O quarto discute-se assim. — Parece que o temor não pode ser temido.
1. — Pois, conservamos, pelo temor tudo o que tememos perder; assim, quem teme perder a saúde a conserva, temendo. Se pois o temor for temido, nós nos livraremos de temer temendo-o. Ora, isto é inadmissível.
2. Demais — Temer é fugir. Ora, ninguém foge de si mesmo. Logo, o temor a si mesmo não teme.
3. Demais — O temor é relativo ao futuro. Ora, quem teme já tem temor. Logo, não pode temê-lo.
Mas, em contrário, podemos amar o amor e condoer-nos da dor. Logo, pela mesma razão, também podemos temer o temor.

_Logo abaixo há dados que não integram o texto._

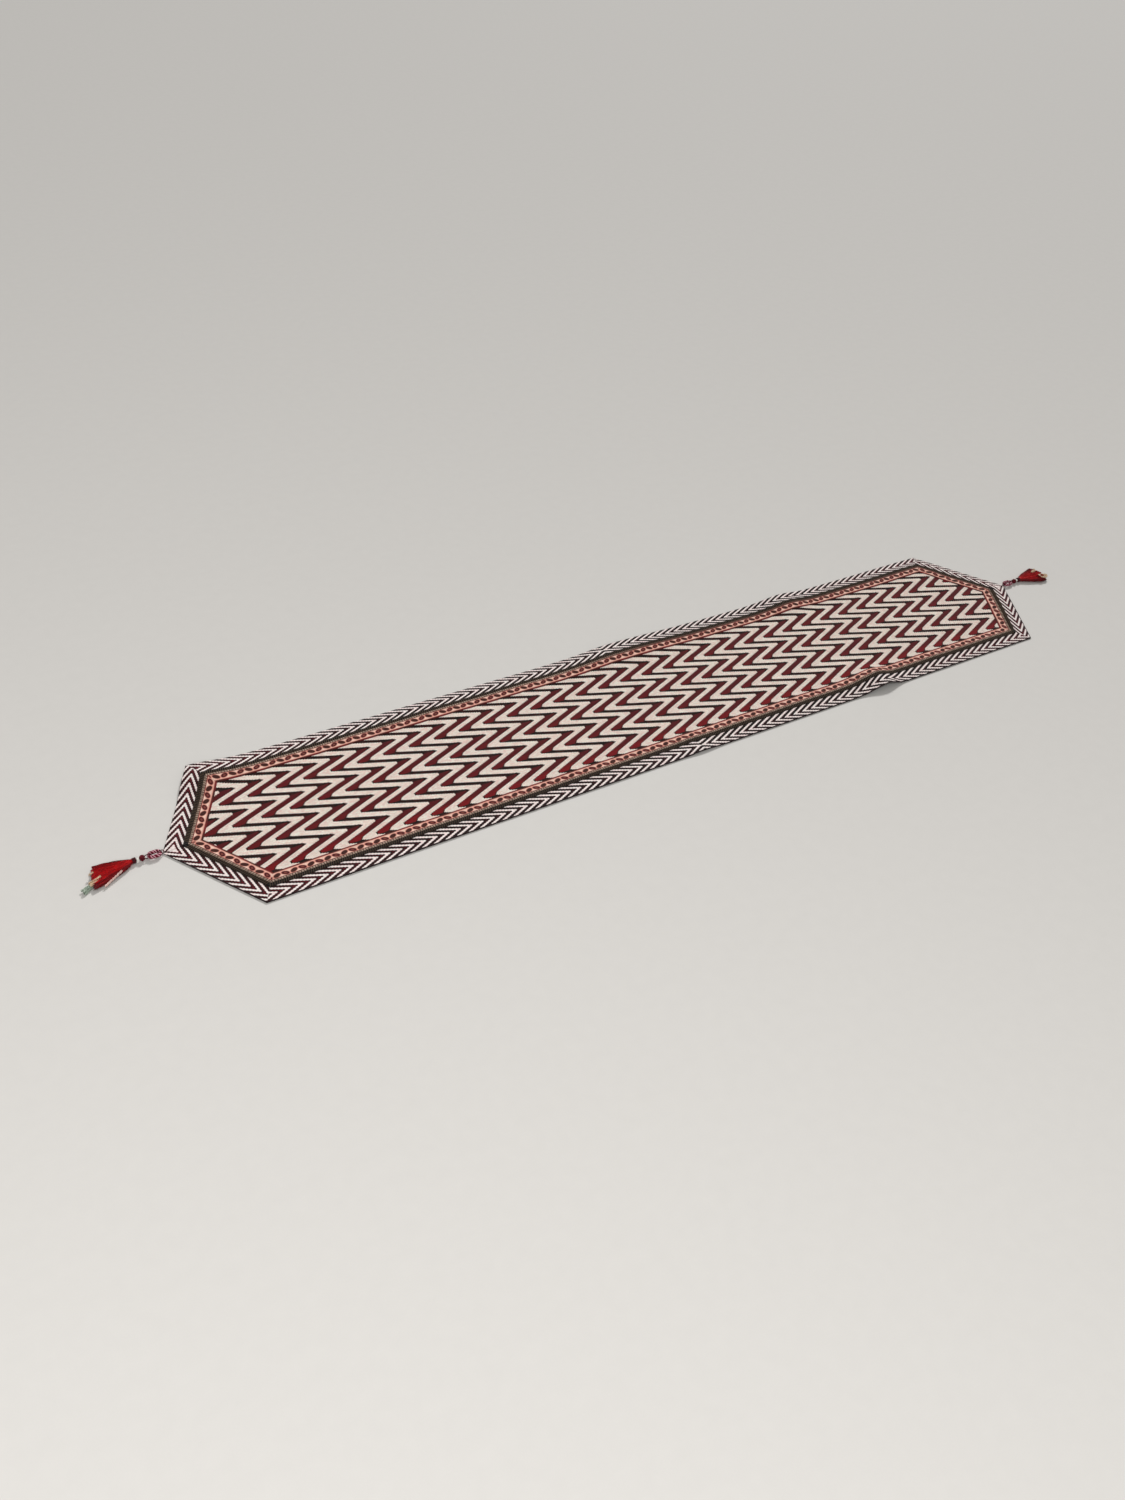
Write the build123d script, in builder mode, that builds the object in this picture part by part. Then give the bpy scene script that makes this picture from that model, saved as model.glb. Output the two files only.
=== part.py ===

Solução. — Como já dissemos, é capaz de nos aterrar só o que provém de uma causa extrínseca; e não o que provém da nossa vontade. Ora, o temor provém, em parte, de uma causa extrínseca e, em parte, é da alçada da vontade. Provém de causa extrínseca por ser uma paixão conseqüente à fantasia do mal iminente. E neste sentido podemos temê-lo, i. é, temer que esteja iminente a necessidade de temer, pela iminência de algum mal extremo. É porém da alçada da vontade, por obedecer o apetite inferior à razão, o que nos faculta repelir o temor. E, neste sentido, o temor não pode ser temido, como diz Agostinho. Mas como alguém poderia se servir das razões que ele aduz, para mostrar que o temor de nenhum modo pode ser temido, é necessário respondê-las.
Donde a resposta à primeira objeção. — Nem todos os temores são um só temor; mas a diversidade das coisas temidas acarreta a dos temores. Por onde, nada impede nos preservemos de um temor por meio de outro; e assim, por meio deste conservemo-nos sem temer.
Resposta à segunda. — Sendo um temor pelo qual tememos o mal iminente e outro o pelo que tememos o temor mesmo desse mal, não se segue que o mesmo fuja de si próprio, ou que o mesmo seja a fuga de si próprio.
Resposta à terceira. — Por causa da diversidade dos temores, já referida, podemos por um temor presente temer um futuro temor.